Attorneys from the Juvenile Justice Project said in December that the city has failed to work with national experts, specifically the Annie E. Casey Foundation's Juvenile Detention Alternatives Initiative, to improve conditions at the center.

This initiative has helped the Juvenile Court judges develop a risk-assessment tool that proponents said ensures that only children who really need to be locked up are held at the center.

Ilona Picou, who coordinates the initiative as the head of community projects for Juvenile Court, told the council again Thursday that the administration has made no efforts to involve the Casey Foundation or other interested outsiders in making decisions about the center.

Sylvain-Lear said the administration has chosen an architect but is not yet ready to bring in outside stakeholders.

She said the administration is eager to use "best practices" in designing a new center, but she bristled when Midura said conditions at the center were "abominable for years" and that it took a lawsuit to get the administration to take action.

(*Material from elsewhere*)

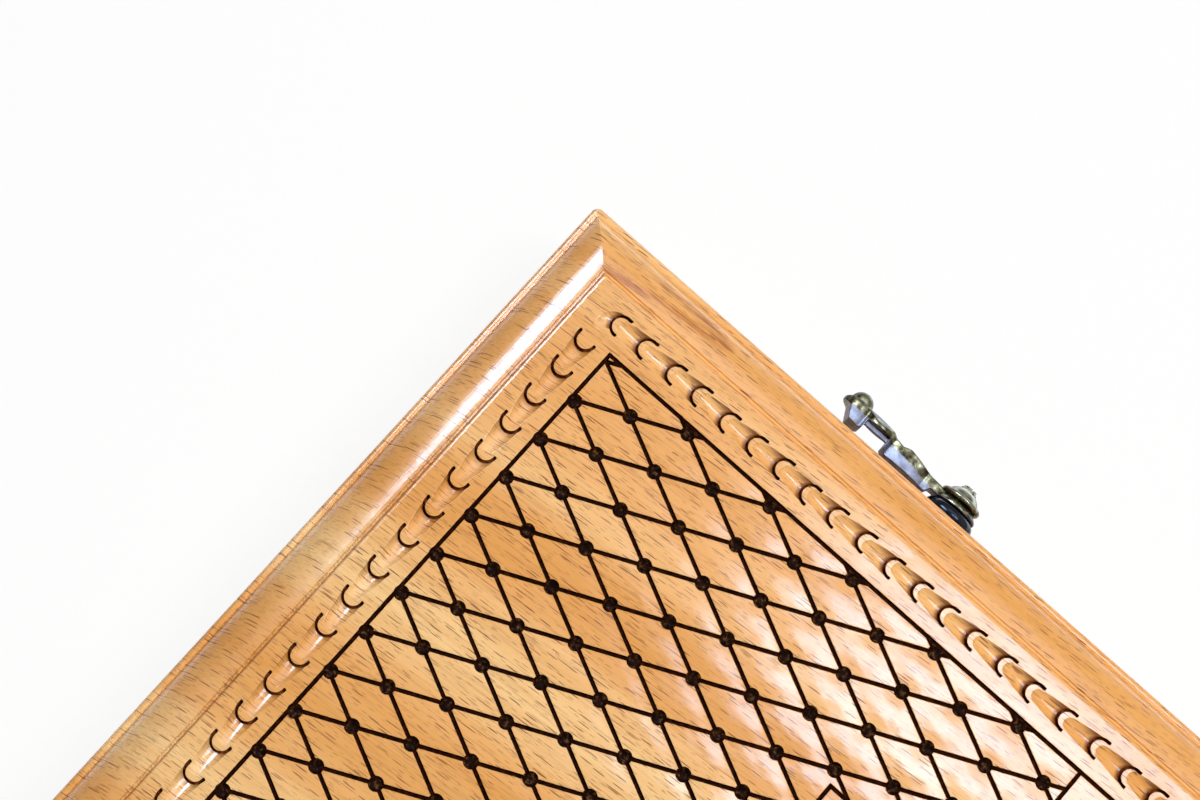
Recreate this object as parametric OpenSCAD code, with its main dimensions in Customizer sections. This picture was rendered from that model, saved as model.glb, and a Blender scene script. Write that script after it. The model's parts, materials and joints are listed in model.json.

Midura's ordinance was intended to ensure that the Criminal Justice Committee will get a chance to review the completed design for the new center before the architects are authorized to create construction documents.

However, Sylvain-Lear and Capital Projects Administrator William Chrisman said the language is so broad that it could require the administration to go before the committee every time it wants to spend a single dollar on the project. Midura said the language was based on what Chrisman previously said would be acceptable.